Section 153C on 09.04.2021. The said notice was not issued to

the petitioner. The said notice has lost its complete shine because

the same was issued against a company which stood

amalgamated in view of judgment of the Supreme Court in Maruti

Suzuki India Limited (supra). The said notice and action is void

in nature. No amount of argument is advanced by the learned

Senior Counsel for the petitioner to rebut the argument advanced

on the basis of judgment of the Supreme Court in Maruti Suzuki

India Limited (supra). Thus, we find no difficulty in accepting the

argument of the Revenue that earlier notices issued to the said

four transferor companies fade into insignificance and no

limitation can be counted on the basis of the said notices.

14. Before dealing further, it is apposite to remind ourselves

about general principles of construction in taxing statutes. In a

classic passage LORD CAIRNS stated the principle thus: 'If the

person sought to be taxed comes within the letter of the law he must

be taxed, however great the hardship may appear to the judicial

mind to be. On the other hand, if the Crown seeking to recover the

tax, cannot bring the subject within the letter of the law, the subject

is free, however apparently within the spirit of law the case might

otherwise appear to be. In other words, if there be admissible in

any statute, what is called an equitable, construction, certainly,

such a construction is not admissible in a taxing statute where you

can simply adhere to the words of the statute (see Partington

v.A.G. 3). VISCOUNT SIMSON quoted with approval a passage

from ROWLATT, J., expressing the principle in the following

words: 'In a taxing Act one has to look merely at what is clearly

said. There is no room for any intendment. There is no equity

about a tax. There is no presumption as to tax. Nothing is to be

read in, nothing is to be implied. One can only look fairly at the

language used (see Cape Brandy Syndicate v. IRC 4). The above

principle of strict construction of taxing statues was quoted with

approval in Commissioner of Income-tax, Madras v. Kasturi &

Sons 5 where the word 'moneys' in the expression 'moneys payable'

in Section 41(2) of the Income-tax Act, 1961 was not construed to

include 'money's worth'. In interpreting a section in a taxing

statute, according to LORD SIMONDS, 'the question is not at what

transaction the section is according to some alleged general purpose

aimed, but what transaction its language according to its natural

meaning fairly and squarely hits (see St. Aubyn (LM) v. A.G. 6.

LORD SIMONDS call this 'the one and only proper test'.

(1869) LR 4 HL 100

(1921) 1 kb 64

JT 1999 (2) SC 272

(1951) 2 All ER 473

15. The aforesaid legal journal makes it crystal clear that if

language of statute is plain and unambiguous, it has to be given

effect to, irrespective of consequences.

16. In this backdrop, the proviso to Section 153B of the Act

needs to be examined. A microscopic reading of relevant portion

of the said proviso leaves no room for any doubt that the date

when books of account or documents or assets seized were

handed over to the assessing officer having jurisdiction over such

person is the crucial date and if it is later in time, under

'whichever is later' expression, this date will be starting point for

counting limitation. Since previous notices which were issued to

four transferor companies were void, same vanished in thin air

and relevant dates for issuance of said notices are of no relevance.
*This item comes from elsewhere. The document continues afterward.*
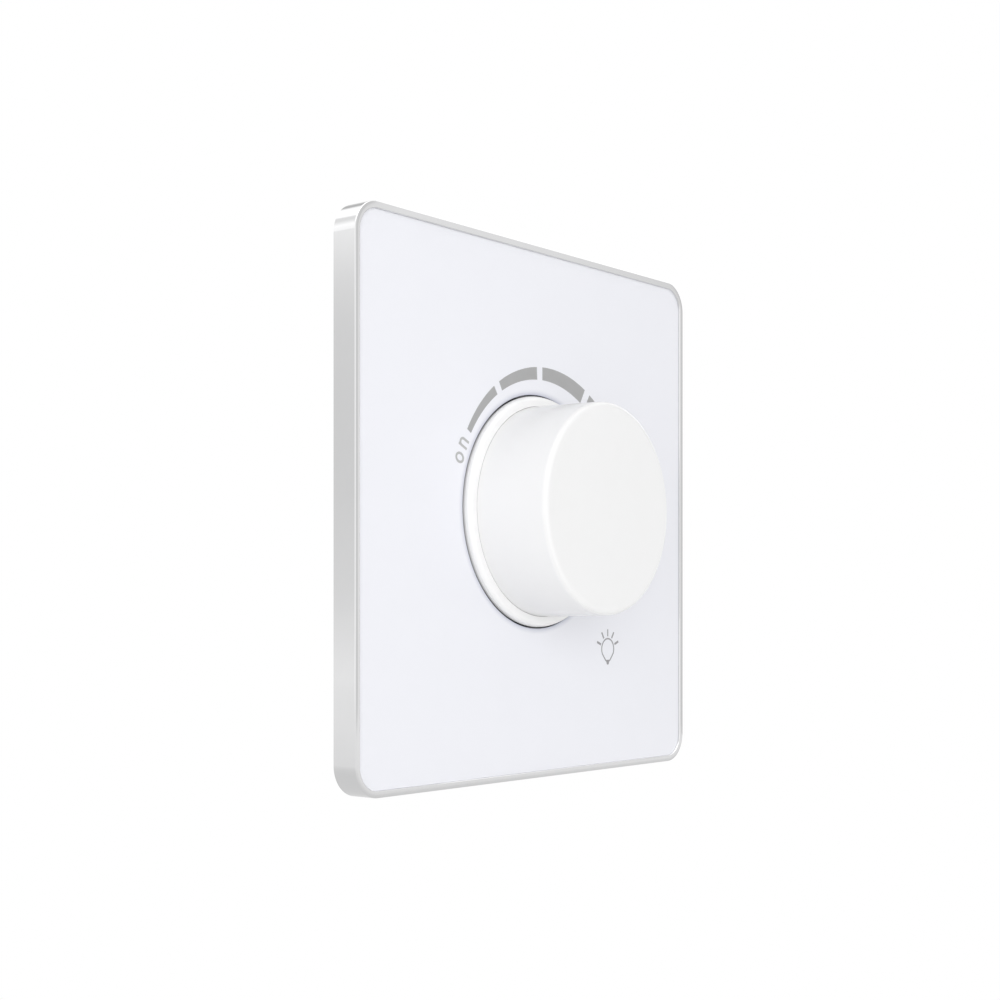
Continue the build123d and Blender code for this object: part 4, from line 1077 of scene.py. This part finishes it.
def makeWorld(s):
    # gloss and metal see studio walls of uneven brightness, and everything else sees even white
    world = bpy.data.worlds.new("studio")
    bpy.context.scene.world = world
    world.use_nodes = True
    tree = world.node_tree
    tree.nodes.clear()
    path = tree.nodes.new("ShaderNodeLightPath").outputs
    direction = splitVector(tree, tree.nodes.new("ShaderNodeTexCoord").outputs["Generated"])

    def levels(axis, stops):
        # brightness along one axis of the direction
        curve = tree.nodes.new("ShaderNodeValToRGB")
        tree.links.new(rangeNode(tree, direction[axis], -1.0, 1.0), curve.inputs["Fac"])
        elements = curve.color_ramp.elements
        while len(elements) < len(stops):
            elements.new(1.0)
        for element, (position, level) in zip(elements, stops):
            element.position = (position + 1) / 2
            element.color = colour(level, level, level)
        return curve.outputs["Color"]

    def half(upright, across):
        product = tree.nodes.new("ShaderNodeVectorMath")
        product.operation = "MULTIPLY"
        tree.links.new(levels("Z", upright), product.inputs[0])
        tree.links.new(levels("X", across), product.inputs[1])
        return product.outputs[0]

    isBehind = rangeNode(tree, direction["Y"], -s["sideBlend"], s["sideBlend"])
    inFront = half(s["frontLevels"], s["frontSides"])
    studio = mixColour(tree, isBehind, inFront, half(s["behindLevels"], s["behindSides"]))
    seen = tree.nodes.new("ShaderNodeBackground")
    tree.links.new(mixColour(tree, path["Is Glossy Ray"], colour(1, 1, 1), studio), seen.inputs["Color"])
    ambient = tree.nodes.new("ShaderNodeBackground")
    ambient.inputs["Color"].default_value = colour(1, 1, 1)
    ambient.inputs["Strength"].default_value = s["ambient"]
    direct = mathNode(tree, "MAXIMUM", path["Is Camera Ray"], path["Is Glossy Ray"])
    direct = mathNode(tree, "MAXIMUM", direct, path["Is Transmission Ray"])
    out = tree.nodes.new("ShaderNodeOutputWorld")
    mixShaders(tree, direct, ambient.outputs["Background"], seen.outputs["Background"], out.inputs["Surface"])


def makeKeyLight(s):
    light = bpy.data.lights.new("keyLight", "AREA")
    light.shape = "SQUARE"
    light.size = s["keySize"]
    light.energy = s["keyPower"]
    lamp = addObject("keyLight", light)
    turn, rise = math.radians(s["keyTurn"]), math.radians(s["keyRise"])
    back = Vector((-math.sin(turn) * math.cos(rise), -math.cos(turn) * math.cos(rise), math.sin(rise)))
    lamp.visible_glossy = False  # metal and gloss show the studio walls instead
    lamp.location = back * s["keyDistance"]
    lamp.rotation_euler = back.to_track_quat("Z", "Y").to_euler()


def makeCamera(s):
    data = bpy.data.cameras.new("camera")
    data.sensor_width = s["sensor"]
    data.lens = s["lens"]
    data.shift_x = s["shiftAside"]
    data.shift_y = s["shiftUp"]
    data.clip_start = s["nearest"]
    camera = addObject("camera", data)
    camera.location = s["place"]
    camera.rotation_euler = (math.radians(90), 0, -math.radians(s["turn"]))
    bpy.context.scene.camera = camera


makeWall(stageSettings)
makeFloor(stageSettings)
makeWorld(stageSettings)
makeKeyLight(stageSettings)
makeCamera(cameraSettings)
bpy.context.scene.view_settings.view_transform = "Standard"
print("stage, light and camera ready")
Merely because some time was consumed in centralising and

handing over relevant incriminating material to the assessing

officer having jurisdiction, the petitioner will not come out of rigors

of the said proviso which is clear and unambiguous.

17. The Madras High Court in LKS Gold House (P) Ltd. (supra),

held as under:

"103. Even if the "Assessing Officers" of the "searched person"
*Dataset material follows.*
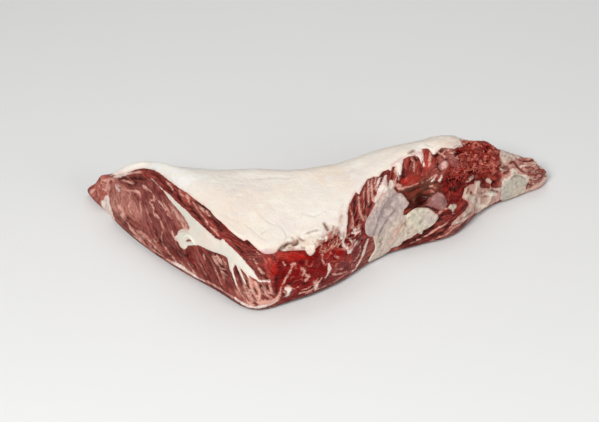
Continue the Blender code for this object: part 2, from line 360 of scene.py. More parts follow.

and the "Assessing Officer" of "other persons" like the respective petitioner are same, the date of "satisfaction note"

is to be the deemed date of handing over of the books of account or documents or assets seized or requisitioned for the

purpose of computation of limitation. Thus, twelve months from the end of the financial year from the date on which the documents were handed over or deemed to have been handed over to the "Assessing Officer" of the "other person" such as these petitioners would be start running for computation of limitation from 31.03.2023.

106. Even if the Assessing officer of the "searched person" and that of the "other person" i.e the petitioner were same, it has to be construed that the officer concerned was wearing two different hats one as the "assessing officer" of the "searched person" and one as the "assessing officer" of the "other person". It would be different if they are different in which case it is the date of actual handing over of the books of account or documents or assets seized or requisitioned."

(Emphasis Supplied)

18. The Madras High Court considered a situation where

assessing officer of the 'searched person' and 'other person' were

same. Despite that, it opined that the officer performing two

different duties was wearing two 'different hats'.
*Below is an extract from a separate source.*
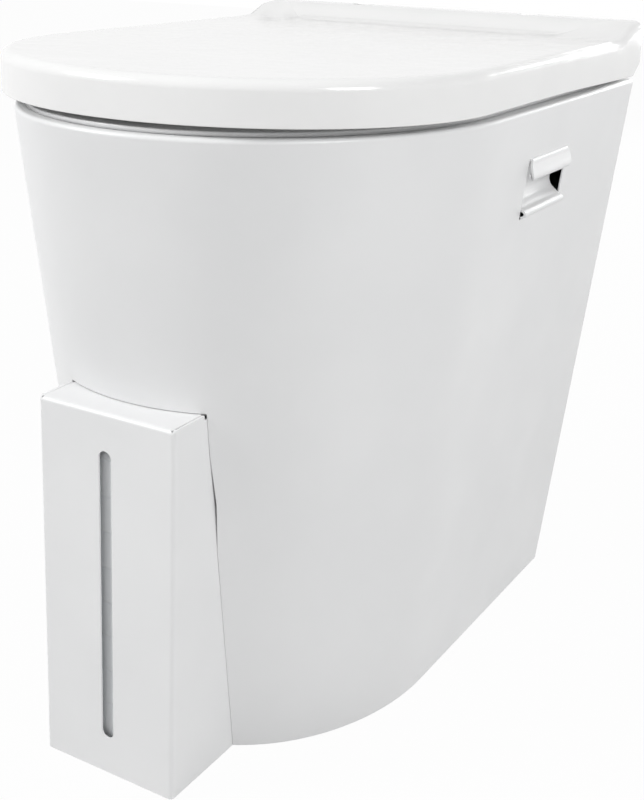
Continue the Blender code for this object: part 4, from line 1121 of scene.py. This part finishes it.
def finish(name, dark, light, gloss, cloud, grain, depth, stretch=(1.0, 1.0, 1.0), **plain):
    """A surface: cloudy colour, uneven roughness and a grain of some depth in metres."""
    made = bpy.data.materials.new(name)
    made.use_nodes = True
    tree = made.node_tree
    shader = tree.nodes["Principled BSDF"]
    for socket, value in plain.items():
        shader.inputs[socket.replace("_", " ")].default_value = value
    connect(tree, tint(tree, noise(tree, cloud), dark, light), shader.inputs["Base Color"])
    connect(tree, between(tree, noise(tree, cloud * 3), *gloss), shader.inputs["Roughness"])
    peel = add(tree, "Bump", {"Height": noise(tree, grain, 3.0, stretch), "Distance": depth, "Strength": 1.0})
    connect(tree, peel.outputs[0], shader.inputs["Normal"])
    return made


print("finish tools ready")

# %% [markdown]
# Each finish gives its darker and lighter colour, its range of roughness, how many clouds and how
# many grains it has to the metre, and how deep the grain is. The whites differ most in gloss: the
# lid mirrors its surroundings, the coat only glows.

# %% Powder coat and moulded plastics
plastics = {
    "powder_coat": ("powder_coat_white", (0.800, 0.804, 0.808), (0.826, 0.829, 0.832), (0.29, 0.38),
                    9.0, 1100.0, 0.00003),
    "lid_plastic": ("lid_gloss_white", (0.850, 0.851, 0.848), (0.872, 0.873, 0.870), (0.13, 0.19),
                    14.0, 30.0, 0.00003),
    "insert_plastic": ("insert_satin_white", (0.800, 0.804, 0.808), (0.830, 0.832, 0.834), (0.28, 0.36),
                       16.0, 60.0, 0.00010),
    "bucket_plastic": ("bucket_matte_grey", (0.110, 0.113, 0.118), (0.140, 0.144, 0.150), (0.46, 0.60),
                       20.0, 1500.0, 0.00004),
    "cap_plastic": ("cap_slate_blue", (0.060, 0.150, 0.300), (0.080, 0.185, 0.350), (0.34, 0.46),
                    40.0, 1500.0, 0.00003),
    "hinge_plastic": ("hinge_nylon", (0.700, 0.702, 0.702), (0.745, 0.746, 0.745), (0.38, 0.48),
                      60.0, 1300.0, 0.00003)}
finishes = {slot: finish(*numbers) for slot, numbers in plastics.items()}
print("finishes:", sorted(finishes))

# %% [markdown]
# Rubber scatters nearly all light. Brushed steel is a metal whose grain is drawn out along one axis,
# so its reflections smear across it.

# %% Rubber and steel
finishes["rubber"] = finish("rubber_black", (0.030, 0.030, 0.030), (0.048, 0.048, 0.047), (0.72, 0.88),
                            80.0, 1800.0, 0.00006)
finishes["stainless_steel"] = finish("steel_brushed", (0.560, 0.560, 0.555), (0.640, 0.640, 0.635),
                                     (0.29, 0.38), 120.0, 1400.0, 0.00002, (0.05, 1.0, 1.0), Metallic=1.0)
print("rubber and steel ready")

# %% [markdown]
# The canister is milky plastic: some light goes through it, so the level shows in the slot as a
# shade. Its moulded level marks are thin ribs, made from the height with a repeating sum and added
# to the grain, which saves drawing nine ribs round every corner.

# %% Milky canister
mark_spacing, mark_share, mark_height = 0.025, 0.06, 0.0004
milky = finish("canister_milky", (0.885, 0.910, 0.930), (0.915, 0.935, 0.950), (0.30, 0.42), 22.0,
               700.0, 0.00004, Transmission_Weight=0.08, IOR=1.5)
finishes["canister_plastic"] = milky
tree = milky.node_tree
height = add(tree, "SeparateXYZ", {0: add(tree, "TexCoord", {}).outputs["Object"]}).outputs["Z"]
marks = add(tree, "Math", {0: height, 1: mark_spacing}, operation="DIVIDE")
part_way = add(tree, "Math", {0: marks.outputs[0]}, operation="FRACT")
rib = add(tree, "MapRange", {"Value": part_way.outputs[0], "From Min": 0.0, "From Max": mark_share,
                             "To Min": 1.0, "To Max": 0.0})
rib_bump = add(tree, "Bump", {"Height": rib.outputs[0], "Distance": mark_height,
                              "Normal": tree.nodes["Bump"].outputs[0]})
connect(tree, rib_bump.outputs[0], tree.nodes["Principled BSDF"].inputs["Normal"])
print("canister ready")

# %% [markdown]
# ## Put each piece in the place of its solid
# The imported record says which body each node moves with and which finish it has. So the table here
# only pairs a node with its piece, and the rest is looked up. That keeps the dressing and the
# working model in step when either changes.

# %% Dress, ride and replace
stands_for = {"body_shell": shell, "back_panel": back_panel, "urine_box": front_box,
              "grip_left": grips["left"], "grip_right": grips["right"], "diverter_insert": insert,
              "seat_ring": seat, "lid": lid, "urine_canister": canister, "canister_cap": cap,
              "solids_bucket": bucket, "bucket_locator": ring, "drain_spout": spout, "drain_nut": nut,
              "basin_strainer": strainer, **screws, **hardware}
body_of = {node: body for body, nodes in frame["record"]["behaviour"]["bodies"].items() for node in nodes}
slot_of = {entry["node"]: entry["material_slot"] for entry in frame["record"]["subparts"]}
for node, piece in stands_for.items():
    piece.data.materials.clear()
    piece.data.materials.append(finishes[slot_of[node]])
    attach(piece, body_of[node])
    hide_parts(node)
left_over = sorted(set(frame["nodes"]) - set(stands_for))
print("pieces:", len(stands_for), "nodes left as they are:", left_over)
19. In the instant case, it is not the case of the petitioner that

the officer who conducted search on aforesaid four companies and

the officer who has been given jurisdiction by order dated

27.12.2022 are same. We are unable to persuade ourselves with

the line of argument of learned Senior Counsel for the petitioner

that the notices dated 30.12.2022 are barred by limitation and

bad in law. We find no reason to interfere with the impugned

orders dated 10.10.2023 and also notices dated 30.12.2022

issued by the Department.

20. Resultantly, the Writ Petitions fail and are hereby

dismissed. There shall be no order as to costs. Miscellaneous

applications, if any pending in all the Writ Petitions, shall stand

closed.

_______________________ JUSTICE SUJOY PAUL

____________________________________________ JUSTICE NAMAVARAPU RAJESHWAR RAO Date: 25.10.2024 Note: L.R. be marked.